Moreover, it stems from the case-law of the European Court of Human rights that a general prohibition such as the one at stake cannot be held as an admissible limitation to the freedom of expression enshrined in article 10 of the ECHR.

Concerning the failure to notify issue, the Commission has sent its comments to Italy on the Italian Finance Act 2006 on the basis of the so-called transparency (notification) directive.

This directive requires Member States to notify the Commission all the draft regulations concerning information society services before adopting them into national law, the sanction being the unenforceability of the concerned regulation if it is adopted without having been notified beforehand.

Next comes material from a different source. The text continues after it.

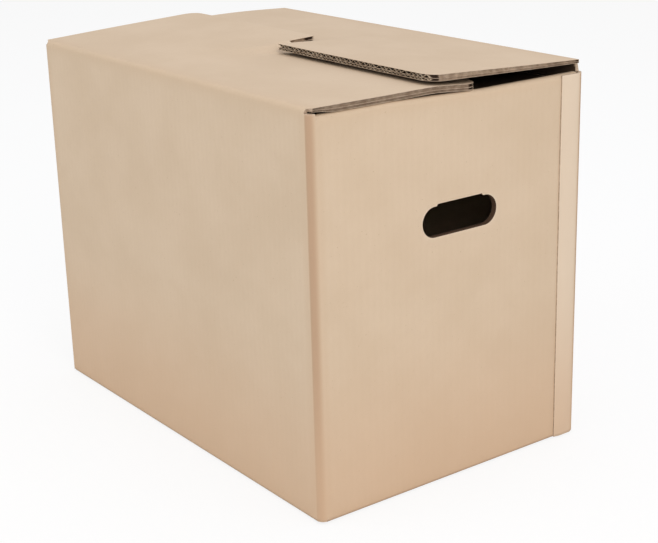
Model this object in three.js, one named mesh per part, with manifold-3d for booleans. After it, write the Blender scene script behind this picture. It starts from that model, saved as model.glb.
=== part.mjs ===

As the Italian legislation comes into the scope of this directive, it should have been notified to the Commission. It is thus in principle unenforceable according to the case-law of the ECJ.

However, the Commission cannot impose coercive measures in this case.

Consequently, it remains to be seen whether Italy complies or not with the comments issued by the Commission.

If it does not, the Commission might decide to open infringements proceedings against Italy on the basis of the complaints it has received.

In any event, it is unlikely that the legislation will be upheld since its manifest contradiction with several EC law aspects.

However, it is difficult to set a time frame for concrete changes.

Indeed, the Commission may take several months before it decides to investigate the complaints lodged against Italy’s legislation.

It seems therefore more likely that if any changes occur, they will stem:

  1. On the one hand from the recent Commission decision to open infringement proceedings against Italy,
  2. On the other hand, from the ECJ decision in the Placanica case (sort of “Gambelli 2”) because if the ECJ decides that the Italian gaming legislation (law 401/89) contradicts EC law than Italy will no longer be able to uphold the relevant provisions of its Financial Act 2006.

Eventually, it is very unlikely that any other Member States will follow suit because of the mounting European pressure.